El protagonista no se limita a llevar a cabo su encargo, sino que intenta a través de las sesiones diarias inculcar el cristianismo a su discípula. Ésta, cuyos recuerdos oscuros en las calles estrechas del gueto de su infancia permanecen tan vívidos aún en su memoria, no puede perdonar a quienes la separaron de su familia y la abocaron a unos días repletos de monotonía y tristeza.

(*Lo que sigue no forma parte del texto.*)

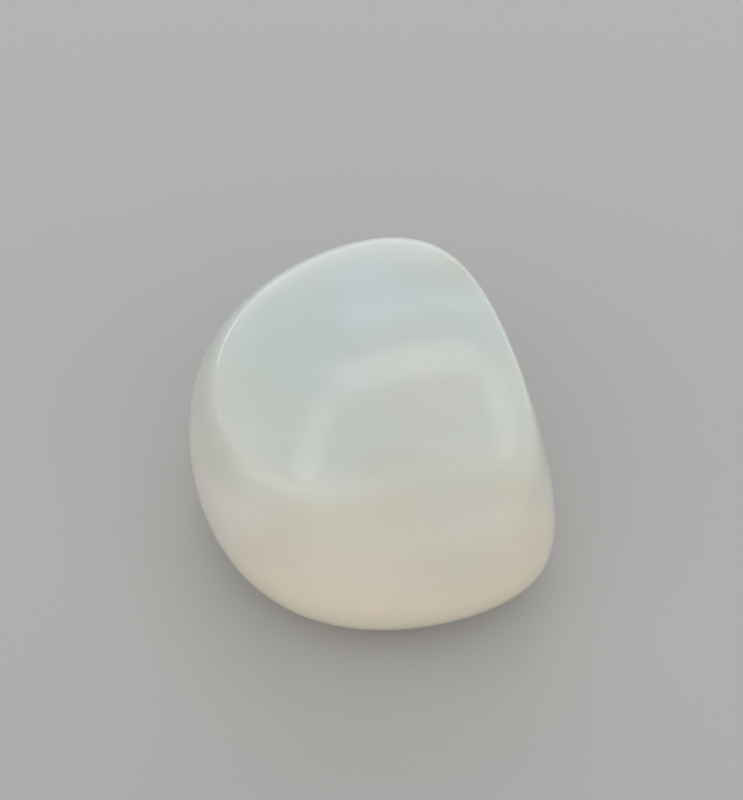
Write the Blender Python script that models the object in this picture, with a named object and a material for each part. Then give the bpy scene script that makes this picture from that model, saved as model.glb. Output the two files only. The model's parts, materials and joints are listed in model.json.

Odia, porque la ciudad –resplandeciente y alegre- estaba prohibida para ella y todos los judíos. “No los conozco, pero los odio”[3]Ibíd., p. 57 y esa muralla infranqueable no es fácil de traspasar con palabras, cuando los hechos rudos y violentos contradicen a las Sagradas Escrituras.
Por otra parte, la evolución que experimenta Esther es visible para el lector y también, para el mecenas, que contempla el anhelo femenino antes de ser mujer. Ésta, que en un principio no puede soportar el roce con la piel del bebé que encarna a Jesús recién nacido, se vuelve protectora y celosa hacia la criatura, como si ese niño que sostiene en sus brazos fuera la única luz que iluminara esa penumbra que ahoga su sueño, su deseo de vivir.
Desde los primeros esbozos se puede decir que cualquier obra empieza a latir, aunque sea débilmente y sin tener la certeza de llegar a convertirse en un ser o ente con identidad propia. Si el comienzo produce vértigo, la última pincelada puede ser terrible. ¿Es el parto tan ansiado o el último aliento del proyecto que concluye? A veces, cegados por el resultado, somos incapaces de disfrutar del proceso, de la verdadera esencia. ¿No es, acaso, este relato una metáfora en sí mismo?
En cualquier caso, Stefan Zweig sigue siendo actual, aunque fuera olvidado durante varias décadas. Escribió mucho, pero sufrió más viendo cómo su mundo se desintegraba. Su prosa es adictiva –díganmelo a mí- y ninguno de sus libros deja indiferente.